The Commission also aims to increase legal certainty on the effects of assignment of claims on third parties (where the original creditor transfers the claim to someone else) in jurisdictions where this is not already clear. In March 2018, the Commission published a proposal for a regulation on the law applicable to the third-party effects of assignments of claims.
As part of its package of proposals on non-performing loans, the Commission has included (in its proposal for a directive on credit servicers, credit purchasers and the recovery of collateral) that Member States implement a form of accelerated extrajudicial collateral enforcement.
Destination?
It looks as though the Commission’s efforts to date amount to tinkering around the edges rather than a fundamental recasting of existing national rules.

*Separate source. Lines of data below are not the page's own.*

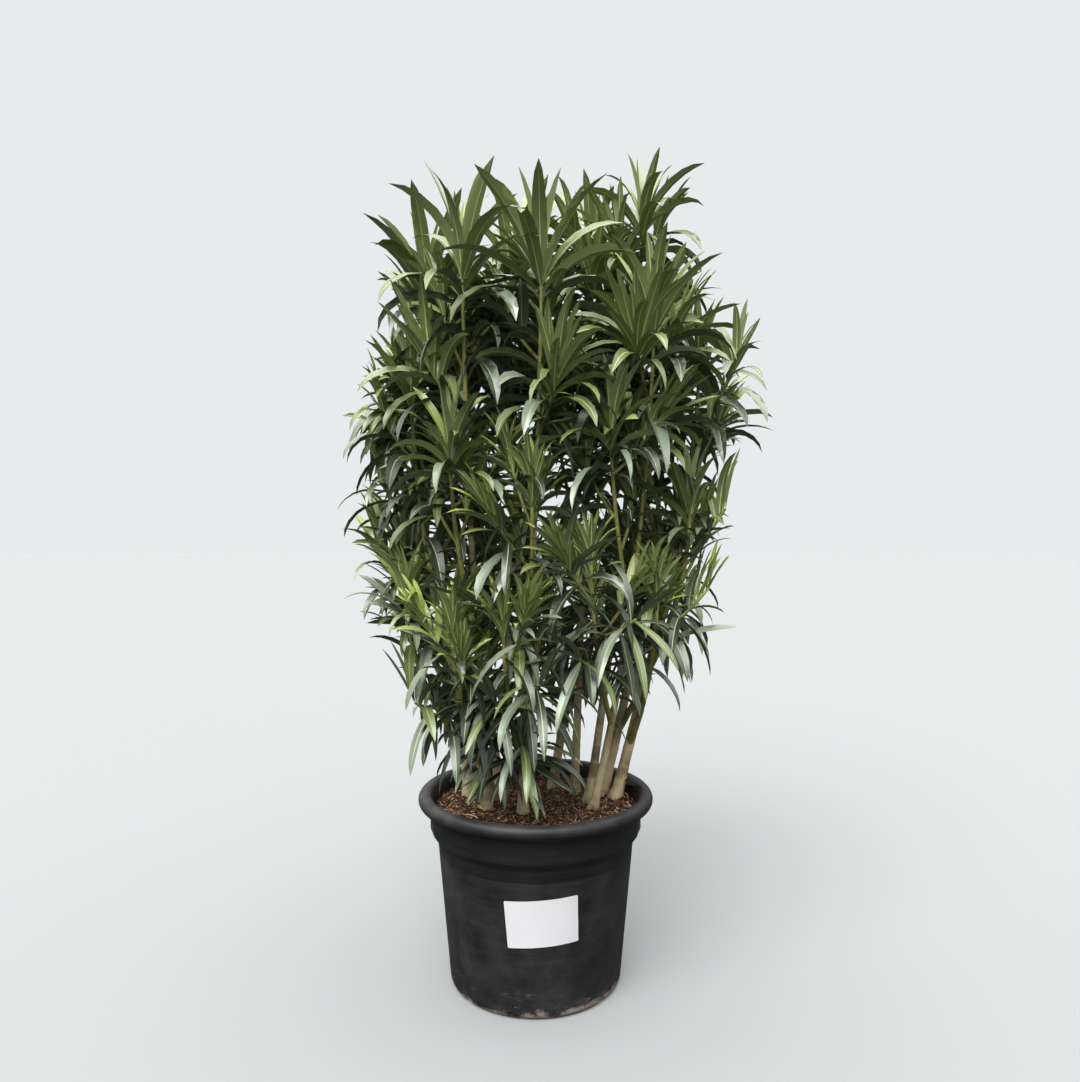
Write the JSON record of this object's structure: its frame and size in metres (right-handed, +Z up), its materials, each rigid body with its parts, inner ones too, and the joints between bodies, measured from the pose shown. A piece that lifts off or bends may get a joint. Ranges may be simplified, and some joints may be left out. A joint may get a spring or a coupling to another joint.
{
  "type": "potted oleander shrub",
  "caption": "Tall evergreen shrub of upright stems with long narrow leaves in whorls, growing in a round black nursery pot with a rolled rim.",
  "frame": {"origin": "centre of the pot's flat underside, on the ground", "axes": "+Z up along the pot's axis; -Y is the front, where the blank label is; +X to the right seen from the front"},
  "size_m": [0.9914, 0.8629, 1.7981],
  "materials": {
    "pot": "satin",
    "soil": "matte",
    "label": "satin",
    "stem_bark": "matte",
    "bough_bark": "matte",
    "leaf": "satin",
    "young_leaf": "satin"
  },
  "bodies": {
    "root": {"pot": "pot", "soil": "soil", "label": "label", "stem_back": "stem_bark", "stem_back_left": "stem_bark", "stem_back_right": "stem_bark", "stem_far_left": "stem_bark", "stem_left": "stem_bark", "stem_left_front": "stem_bark", "stem_middle": "stem_bark", "stem_right": "stem_bark", "stem_right_back": "stem_bark", "stem_right_front": "stem_bark", "stem_tall_middle": "stem_bark", "stem_tall_right": "stem_bark", "bough_back_middle": "bough_bark", "bough_low_back": "bough_bark", "bough_low_back_left": "bough_bark", "bough_low_back_right": "bough_bark", "bough_low_far_left": "bough_bark", "bough_low_left": "bough_bark", "bough_low_left_front": "bough_bark", "bough_low_middle": "bough_bark", "bough_low_right": "bough_bark", "bough_low_right_back": "bough_bark", "bough_low_right_front": "bough_bark", "bough_middle_front": "bough_bark", "bough_middle_left": "bough_bark", "bough_middle_left_front": "bough_bark", "bough_middle_right": "bough_bark", "bough_middle_right_front": "bough_bark", "leaves_back": "leaf", "leaves_back_left": "leaf", "leaves_back_middle": "leaf", "leaves_back_right": "leaf", "leaves_far_left": "leaf", "leaves_left": "leaf", "leaves_left_front": "leaf", "leaves_low_back": "leaf", "leaves_low_back_left": "leaf", "leaves_low_back_right": "leaf", "leaves_low_far_left": "leaf", "leaves_low_left": "leaf", "leaves_low_left_front": "young_leaf", "leaves_low_middle": "young_leaf", "leaves_low_right": "young_leaf", "leaves_low_right_back": "leaf", "leaves_low_right_front": "young_leaf", "leaves_middle": "leaf", "leaves_middle_front": "young_leaf", "leaves_middle_left": "leaf", "leaves_middle_left_front": "leaf", "leaves_middle_right": "leaf", "leaves_middle_right_front": "leaf", "leaves_right": "leaf", "leaves_right_back": "leaf", "leaves_right_front": "leaf", "leaves_tall_middle": "leaf", "leaves_tall_right": "leaf"}
  },
  "joints": []
}
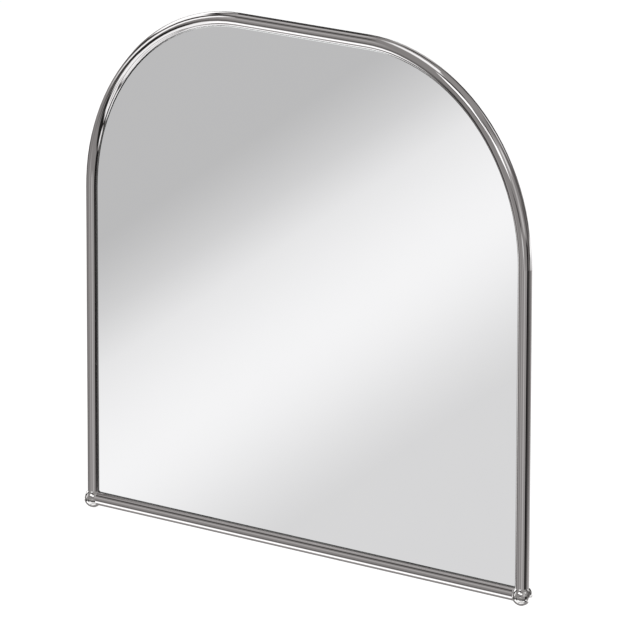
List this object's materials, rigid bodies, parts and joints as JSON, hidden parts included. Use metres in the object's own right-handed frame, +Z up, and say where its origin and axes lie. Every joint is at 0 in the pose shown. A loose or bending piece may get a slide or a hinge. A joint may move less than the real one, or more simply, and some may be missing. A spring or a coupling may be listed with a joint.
{
  "type": "arched wall mirror",
  "caption": "Arched bathroom mirror in a bent chrome tube frame with ball corners, hung on a folded wall cleat.",
  "frame": {"origin": "on the wall plane, at the centre of the wall cleat's row of screw holes", "axes": "+Z up, +X to the right of a person facing the mirror, +Y into the wall; the mirror faces -Y"},
  "size_m": [0.617, 0.0274, 0.5725],
  "materials": {
    "chromed_tube": "polished chrome plate on bent steel tube",
    "chromed_ball": "polished chrome plate on turned brass",
    "silvered_glass": "silvered float glass with polished edge",
    "film": "grey splinter film",
    "foam_tape": "white closed-cell foam tape",
    "board": "black moisture-proof fibre board",
    "rivet": "bright blind rivets",
    "black_steel": "black oxide",
    "bumper_rubber": "matt black rubber",
    "zinc_steel": "zinc-plated folded steel"
  },
  "bodies": {
    "wall_fixing": {"wall_cleat": "zinc_steel"},
    "mirror": {"arched_tube": "chromed_tube", "bottom_rail": "chromed_tube", "left_ball_connector": "chromed_ball", "right_ball_connector": "chromed_ball", "leg_grub_screws": "black_steel", "rail_grub_screws": "black_steel", "mirror_glass": "silvered_glass", "safety_film": "film", "foam_tape_strips": "foam_tape", "back_board": "board", "top_lug": "chromed_tube", "left_leg_lug": "chromed_tube", "right_leg_lug": "chromed_tube", "left_bend_lug": "chromed_tube", "right_bend_lug": "chromed_tube", "left_rail_lug": "chromed_tube", "right_rail_lug": "chromed_tube", "lug_rivets": "rivet", "hanging_rail": "chromed_tube", "hanging_rail_rivets": "rivet", "left_bumper": "bumper_rubber", "right_bumper": "bumper_rubber"}
  },
  "joints": [
    {"name": "mirror_lift", "type": "slide", "parent": "wall_fixing", "child": "mirror", "axis": [0, 0, 1], "range_m": [0, 0.012]}
  ]
}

The draft directive does not harmonise core aspects of insolvency such as rules on conditions for opening insolvency proceedings, a common definition of insolvency, ranking of claims and avoidance actions.
It is commendable that the Commission is looking to identify ways to address conflict of law issues, encourage cooperation between national authorities and enhance the efficiency of fragmented national insolvency regimes. However, advocating for changes in national laws in this area will be a longer term challenge, since insolvency regimes vary greatly across the EU and are deeply entrenched in national law, given the numerous links between insolvency law and connected areas of national law, such as tax, employment and social security law.
In the long-term, harmonising these aspects would be useful for achieving full cross-border legal certainty. However, prescriptive harmonisation could require significant Member State resources and far-reaching changes to commercial law, civil law and company law, whereas flexible provisions risk failing to bring about desired changes.